Weit, who attended or presided over hundreds of meetings geared toward alleviating homelessness across the county, said he was “proud of the tangible outcomes of our collective effort,” which financed the construction or preservation of more than 1,000 new homes for working families, seniors, people with disabilities or those living on fixed incomes.

“I've been extremely lucky to have had the opportunity to establish and work in partnership over the years with an extensive network of colleagues in Washington County who are drawn to our mission,” said Weit.

That list includes Forest Grove residents Russ Dondero, a professor emeritus at Pacific University, and Eric Canon, a metal artist and chairman of the Interfaith Committee on Homelessness.

“Any time there was a meeting involving housing on any level, Ramsay was there,” Canon said. “We worked with him early with the IFCH as we learned about affordable housing, the number one need then and the number one need now.”

Weit would often “walk between his office on Murray Boulevard and Millikan Way to Homelessness Plan Advisory Committee meetings held at Beaverton City Hall,” Canon recalled. He's also trekked across Scotland and traveled with Forest Grove native and activist Seth Prickett to Ghana in 2010, where the two were part of a team of people helping build schools with the nonprofit Framework International.

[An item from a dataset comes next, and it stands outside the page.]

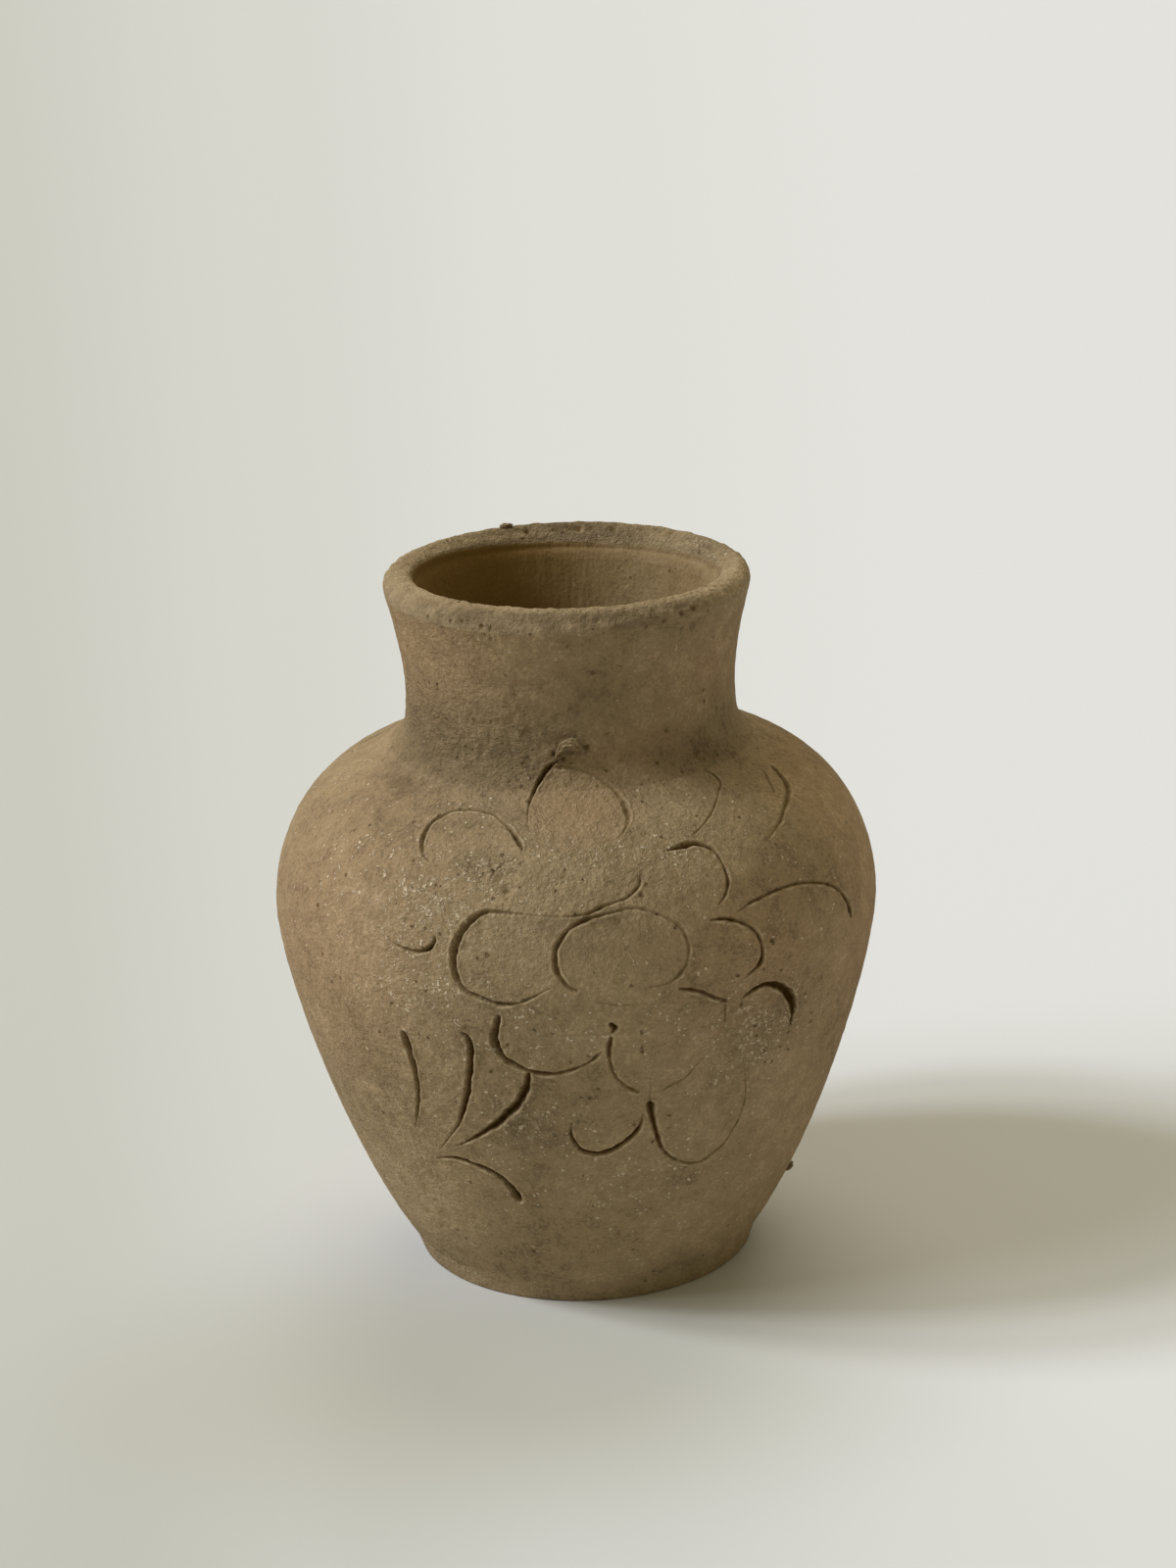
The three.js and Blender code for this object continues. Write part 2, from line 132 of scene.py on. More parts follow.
strokes = {
    "leftPetal": [(-31.8, 66.2, 0.3), (-33.9, 67, 0.5), (-35.6, 68.5, 0.8), (-36.5, 71, 0.8),
        (-35, 73.3, 0.75), (-32, 74.7, 0.7), (-28.4, 75.1, 0.65), (-24.5, 75.1, 0.6), (-21.2, 74.7, 0.5),
        (-17.9, 73.4, 0.45), (-15.2, 72.1, 0.6), (-13.3, 70.7, 0.9), (-12.1, 69.7, 0.6),
        (-11.3, 68.9, 0.2)],
    "leftPetalTail": [(-13, 67.9, 0.2), (-15.5, 66.9, 0.5), (-16.8, 65.9, 0.5), (-17.7, 64, 0.15)],
    "topPetalStart": [(-11.5, 73, 0.15), (-12.5, 76, 0.3), (-12.4, 78, 0.5), (-11.2, 79.9, 0.8),
        (-9.6, 81.2, 0.8), (-7.6, 82.2, 0.9), (-5.6, 82.7, 0.6), (-4.6, 83, 0.3)],
    "topPetalArch": [(-8, 81.7, 0.4), (-5.3, 82.1, 0.7), (-0.8, 82.1, 0.7), (3.4, 81.6, 0.5),
        (7.9, 80.7, 0.5), (11.9, 79, 0.6), (13.6, 77.6, 0.9), (14.2, 75.7, 1.1), (13.8, 73.9, 0.9),
        (12.1, 71.9, 0.5), (9.7, 70.5, 0.2)],
    "rightPetal": [(20.3, 68, 0.5), (23.7, 68.2, 1.1), (26.6, 68.3, 1), (28.9, 67.6, 0.8),
        (30.4, 66.7, 0.6), (31, 65.2, 0.55), (31.1, 63.3, 0.6), (30.5, 61.9, 0.8), (29.3, 60.8, 0.6),
        (27.6, 59.9, 0.3)],
    "farRightLeaf": [(45, 79, 0.35), (46.6, 77.7, 0.6), (46, 76.3, 0.4), (41.8, 74.8, 0.33),
        (36.3, 72.5, 0.36), (32.9, 71.2, 0.33), (28.8, 69.9, 0.33), (27.2, 69.5, 0.2)],
    "underTopPetal": [(-12.1, 60.8, 0.4), (-9.9, 60.7, 0.35), (-5.3, 60.5, 0.3), (-1, 60.5, 0.35),
        (2.1, 60.8, 0.7), (4.6, 61.5, 0.7), (6.2, 61.8, 0.5), (9.7, 62.4, 0.45), (11.4, 63.2, 0.6),
        (12.7, 64, 0.6), (12.9, 65, 0.3)],
    "middle": [(-0.5, 51.1, 0.5), (-1.9, 51.6, 0.7), (-3.3, 52.9, 0.8), (-4.1, 54.3, 0.9),
        (-4.1, 56.3, 0.9), (-3.2, 57.5, 0.8), (-1.6, 58.9, 0.7), (1.4, 60, 0.9), (4.5, 60.5, 0.6),
        (7.3, 60.8, 0.4)],
    "middleRight": [(6, 60.7, 0.4), (10.7, 61.1, 0.55), (13.2, 60.6, 0.55), (15.5, 59.9, 0.55),
        (17.8, 58.9, 0.55), (19.5, 57.7, 0.6), (20.1, 56.2, 0.6), (20.2, 55, 0.6), (19.7, 53.6, 0.5),
        (18.6, 52.5, 0.8), (17.1, 51.6, 0.5), (15, 51.1, 0.4), (12, 50.9, 0.2)],
    "leftOfMiddle": [(-12.1, 60.8, 0.5), (-15.9, 60.9, 0.7), (-17.8, 60.7, 0.9), (-19.6, 59.9, 1.1),
        (-21.3, 58.6, 1.3), (-22.5, 56.9, 1.3), (-23, 55.2, 1.3), (-22.8, 53.2, 1.1), (-21.9, 51.6, 1),
        (-20.2, 50.4, 0.8), (-17.8, 49.9, 0.7), (-15.4, 49.3, 0.7), (-13.6, 49.2, 0.8),
        (-11.3, 49.4, 0.6), (-8.9, 50.1, 0.5), (-7.1, 50.8, 0.4), (-5.1, 51.5, 0.2)],
    "smallRight": [(25.5, 58.2, 0.5), (28.2, 58, 0.7), (30.8, 57.3, 0.7), (33.4, 56.1, 0.55),
        (34.8, 54.6, 0.7), (35.3, 52.8, 0.6), (34.6, 51.3, 0.9), (32.8, 50.5, 0.5), (31, 49.9, 0.2)],
    "farRightPetal": [(31.4, 58.5, 0.3), (34.4, 59.2, 0.6), (36.8, 59.4, 0.7), (40.5, 59.7, 0.7),
        (43.6, 59.7, 0.7), (47.4, 59.5, 0.65), (51.8, 58.7, 0.65), (55.8, 57.6, 0.7), (58.6, 56.3, 0.7),
        (60.3, 55, 0.4)],
    "farRightEnd": [(59.2, 55.8, 0.4), (60.6, 54.4, 0.9), (61.5, 53, 1.2), (61.8, 51.9, 0.7)],
    "edgeLeaf": [(69.2, 74.5, 0.7), (66.4, 72.7, 1.1), (63.8, 71.2, 1.2), (59.5, 69.9, 1.1),
        (55.7, 69, 0.9), (51.7, 67.8, 0.7), (47.5, 66.8, 0.5), (43.3, 65.8, 0.2)],
    "edgeLeafTwin": [(64.6, 75.1, 0.4), (60.3, 73.1, 0.7), (57.8, 71.5, 0.4)],
    "leafLeft": [(-34.6, 42.9, 1.3), (-34.3, 41, 1.5), (-33.9, 38.7, 1.2), (-33.9, 36.5, 1),
        (-34.2, 34.6, 0.9), (-35.1, 32.2, 0.8), (-36.3, 30, 0.6), (-38, 27.4, 0.2)],
    "leafMiddle": [(-22, 44.5, 0.5), (-21.1, 44.1, 0.9), (-20.7, 42.4, 1.1), (-21.1, 40.3, 1.1),
        (-22, 37.7, 1.1), (-23, 35.1, 1.1), (-24.3, 32.8, 1), (-26.2, 29.9, 0.7), (-27.2, 29, 0.5),
        (-30.3, 26.4, 0.35), (-33.2, 24.3, 0.15)],
    "leafRight": [(-10.1, 38.9, 0.9), (-10.6, 37.3, 1.2), (-11.6, 35.7, 1.4), (-13, 34, 1.4),
        (-15.1, 32.5, 1.4), (-17.4, 30.8, 1.3), (-20.3, 29.3, 1), (-23.3, 27.8, 0.7), (-26.5, 26.4, 0.45),
        (-29.3, 25.4, 0.15)],
    "stem": [(-34.5, 22.7, 0.3), (-30.6, 23.4, 0.6), (-27.6, 23.4, 0.8), (-24.4, 22.9, 0.9),
        (-21.3, 22.2, 1), (-18.9, 21.2, 1.1), (-17.3, 19.9, 1.3), (-16.1, 18.2, 1.6), (-15.8, 17.6, 1.5)],
    "lowerLeft": [(-14.7, 47.4, 0.7), (-15.3, 46, 1.2), (-15.9, 44.3, 1.4), (-15.4, 42.5, 1.3),
        (-14.1, 41.1, 1.1), (-12, 40.2, 0.9), (-9.8, 39.5, 0.8), (-7.3, 39.2, 0.8), (-4.7, 39.2, 0.7),
        (-2.1, 39.7, 0.6), (0.5, 40.5, 0.5), (2.3, 41.4, 0.6), (3.6, 42.3, 0.4)],
    "dot": [(5.5, 46.2, 0.8), (6.2, 45.7, 1), (5.7, 45.2, 0.5)],
    "lowerRight": [(5.4, 44.2, 0.8), (5, 42.6, 0.9), (5.2, 40.8, 0.7), (5.9, 38.9, 0.6), (7.2, 37.5, 0.6),
        (8.9, 36.4, 0.6), (10.7, 35.7, 0.6)],
    "bottomLeft": [(-2.3, 31.2, 0.3), (-2.7, 29.5, 0.6), (-2, 28, 0.8), (-0.4, 26.6, 0.9), (2.4, 26, 1),
        (4.9, 26.3, 1), (7.3, 27.1, 0.9), (9.3, 28.2, 0.9), (10.7, 29.2, 0.8), (11.6, 30.6, 0.6),
        (11.9, 31.9, 0.3)],
    "bottomRight": [(13.3, 33.3, 1.7), (13.5, 32.3, 1.2), (14, 30.9, 0.9), (14.9, 28.8, 0.9),
        (16.3, 26.1, 0.7), (18.3, 24.3, 0.6), (20.9, 23, 0.55), (24.4, 22.1, 0.5), (27.4, 22.1, 0.5),
        (29.6, 23.1, 0.4), (31.8, 24, 0.45), (33.2, 25.7, 0.4), (34.3, 27.2, 0.4), (34.9, 29, 0.35),
        (35.1, 31.2, 0.35), (34.2, 33.9, 0.3), (33.2, 36.6, 0.15)],
    "bottomJoin": [(13, 37.8, 0.2), (13.2, 34.6, 0.3), (13.3, 33.3, 0.3)],
    "slant": [(15.4, 35.3, 0.25), (17.5, 36.2, 0.4), (20.2, 36.9, 0.35), (22, 38.5, 0.35),
        (23.9, 39.6, 0.15)],
    "underRight": [(18.1, 50.2, 0.4), (19.9, 49.9, 0.7), (22.2, 49.3, 0.7), (24.5, 48.3, 0.6),
        (27.2, 47.3, 0.6)],
    "underRightDrop": [(27.2, 46.8, 0.4), (27.4, 44.7, 0.35), (27.5, 42.5, 0.15)],
    "hook": [(31.1, 47.2, 0.4), (32, 47.5, 0.6), (34.1, 48.1, 0.7), (36.3, 48.1, 0.9), (39.3, 47.2, 1.3),
        (41.8, 45.7, 1.7), (43.5, 43.9, 1.5), (44.1, 42, 0.9), (44.1, 40.3, 0.4)],
    "smear": [(2.2, 49.7, 0.25), (7, 48.9, 0.4), (10.5, 48.9, 0.25)],
    "leftTick": [(-37.7, 55.6, 0.2), (-34.9, 55.1, 0.4), (-32.3, 54.8, 0.6), (-30, 54.8, 0.7),
        (-28.2, 55.3, 0.8), (-27.1, 56.2, 0.8), (-27, 57, 0.4)],
    "leftScratch": [(-34.9, 61.5, 0.15), (-32.4, 62.1, 0.35), (-27.8, 62.6, 0.15)],
}
stylus = {
    "step": 0.7, "reach": 2.4, "leastRadius": 25, "depth": 0.62, "widening": 1.2, "section": 1.8,
    "lean": (0.8, -0.6), "skew": 0.55, "wobble": 0.16, "waves": (2.3, 0.9),
    "edge": 0.13, "edgeAway": 0.2, "edgeWidth": 0.22, "lumps": (0.8, 0.5, 1.7), "edgeSides": 0.5,
    "bare": 0.02, "paint": (1.12, 1.1), "paintWidths": (0.1, 0.75), "paintLeast": 0.2,
}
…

The housing fund — its motto is “It takes a seed to grow a plant; it takes seed money to grow a community” — blossomed under Weit's leadership, said Val Valfre, chairman of the CHF's board of directors.

“During (Weit's) tenure, the fund has raised the level of awareness of the critical need for housing options for residents of Washington County, many of whom are paying as much as 50 percent of their income (for) housing costs,” Valfre said, adding that Weit engaged the Westside Economic Alliance in furthering the CHF's mission. participated in community planning initiatives and served on numerous local boards and commissions.

Currently, CHF's net assets are “the largest to date” at about $3 million, noted Valfre, including operating reserves to ensure a financially smooth transition.

CHF board members recently approved a three-year strategic plan and set goals for the fund's new executive director, Sheila Greenlaw-Fink, who starts Sept. 16. Greenlaw-Fink is the former director of the Portland-based nonprofit Community Partners for Affordable Housing.

Weit, a participant in the Washington County Commission's 2008 initiative, “A Road Home: 10-Year Plan to End Homelessness,” said he was most proud of CHF's success in “spreading the word countywide about the role affordable housing plays in building inclusive communities, ensuring kids have productive school experiences and helping workers keep their jobs by providing them a safe place to go home to.”